Folha de S. Paulo, 19/02/2004
Dos comentários que expressei nesta coluna na semana passada, o que mais surpreendeu alguns leitores foi minha preocupação com a possibilidade de um retrocesso social no Brasil a partir do governo do PT. Seria exagero de minha parte?
Infelizmente, não. Comecemos pelas condições de emprego e renda. Em 2003 (até novembro) o número de desempregados nas principais regiões metropolitanas aumentou 17% e o rendimento médio das pessoas ocupadas caiu 13%. Note-se que não houve nenhuma crise internacional por trás desses resultados. Pelo contrário, a conjuntura econômica internacional foi altamente favorável ao Brasil em 2003, com os preços de nossas exportações em alta, a demanda dinâmica, os juros internacionais no chão, o FMI bonzinho. O que houve foi a combinação entre o discurso voluntarista do PT no passado, com seus efeitos negativos sobre as expectativas (essa, sim, a herança negativa), e uma política econômico-financeira de aprendizes de feiticeiro -nenhuma inovação e excesso de dose nos impostos e nos juros, o que puxou a economia para baixo e ampliou a instabilidade fiscal. “Dosis facit venenum”, advertia meu grande professor de latim quando a classe exagerava na folia.

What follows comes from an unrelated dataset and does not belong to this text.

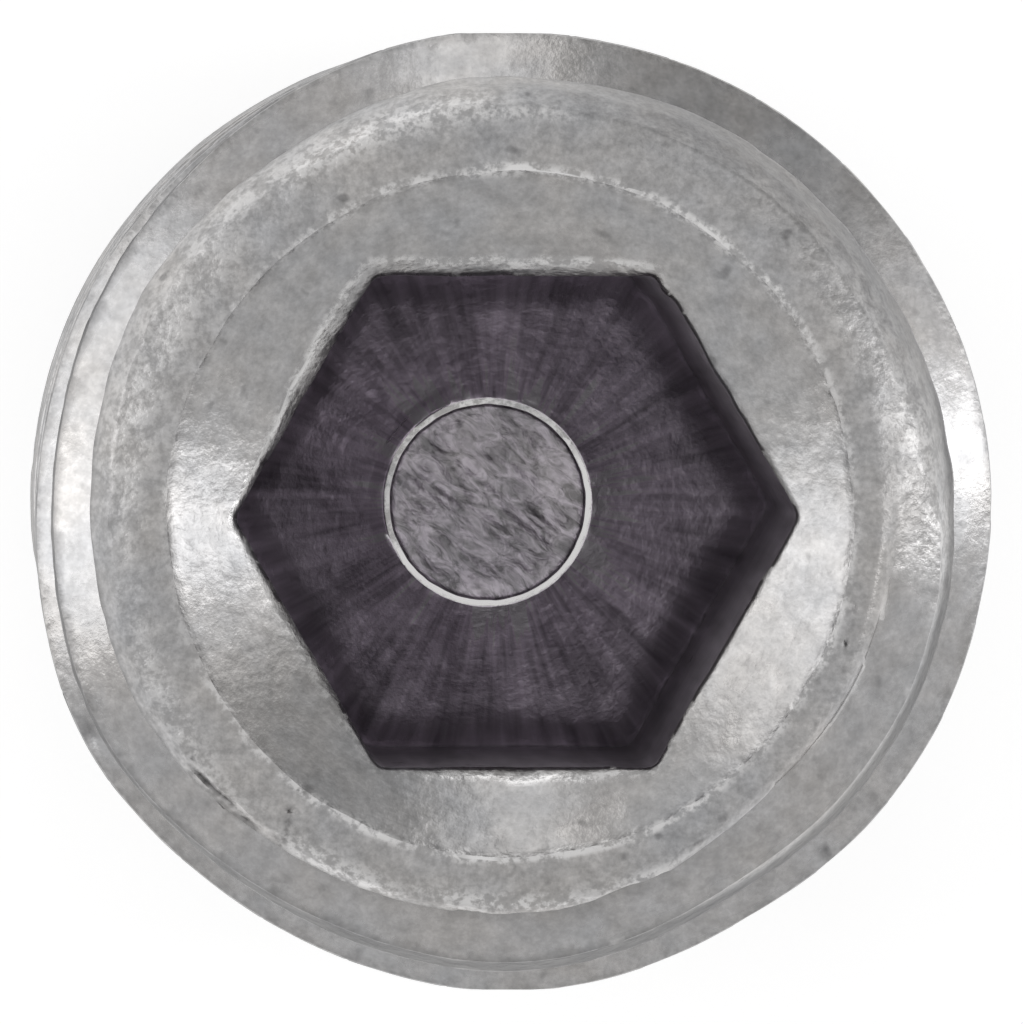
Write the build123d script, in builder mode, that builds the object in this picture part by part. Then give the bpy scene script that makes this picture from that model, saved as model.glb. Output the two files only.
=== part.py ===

O retrocesso na política econômico-financeira estendeu-se às políticas sociais. Dos recursos aprovados para saneamento básico, no âmbito da Funasa, apenas R$ 1 em cada R$ 15 foi gasto até novembro. Manobras orçamentárias pouco ortodoxas provocaram perda de pelo menos R$ 500 milhões do Ministério da Saúde. E houve uma guinada perversa: esse ministério e o da Educação passaram a ser vítimas de contingenciamentos, mudando-se a prática, que já vinha se consolidando no governo FHC, de preservá-los de medidas desse tipo.
Ocorreu também a tentativa de um truque inconstitucional para cortar cerca de R$ 3,5 bilhões do Orçamento da Saúde para 2004, abortada pela mobilização de forças políticas e da sociedade.
Enquanto isso, exibia-se para o Brasil e para o mundo a sedução do Fome Zero, um programa que já mudou muitas vezes e que ainda não se sabe o que é. Suas ações nem sequer estão carimbadas no Orçamento, o que inviabiliza o acompanhamento do repasse de recursos. Até agora, o principal efeito do Fome Zero parece ter sido estatístico. Durante a campanha eleitoral, o PT afirmava que havia 50 milhões de famintos no Brasil. Chegando ao governo, esse número foi prontamente reestimado para 25 milhões.
Paralelamente, renasciam velhos projetos como o da distribuição de leite, focos de manipulação eleitoral e corrupção no passado. Outras medidas, apresentadas como inovações, ou não saíram do papel, como a do Primeiro Emprego, ou são a simples consolidação dos programas de transferência de renda herdados (bendita herança!) do governo Fernando Henrique, como o Bolsa-Família, que juntará o Bolsa-Escola, o Bolsa-Alimentação e o Auxílio-Gás. Apresentado como algo novo e redentor, enganando jornalistas estrangeiros, não acrescenta recursos e se baseia no cadastro único iniciado pelo governo anterior.
Por último, o mais grave: os cortes na área social tiveram e têm um impacto insignificante do ponto de vista das contas públicas. O efeito dessas reduções é psicológico junto à comunidade financeira internacional, valorizando a seus olhos o governo Lula. Ouve-se nesses círculos, surpresos com a dureza dos cortes: “They just did. How tough they are!”. Ou seja: “Puxa! Eles fizeram. Como são durões!”.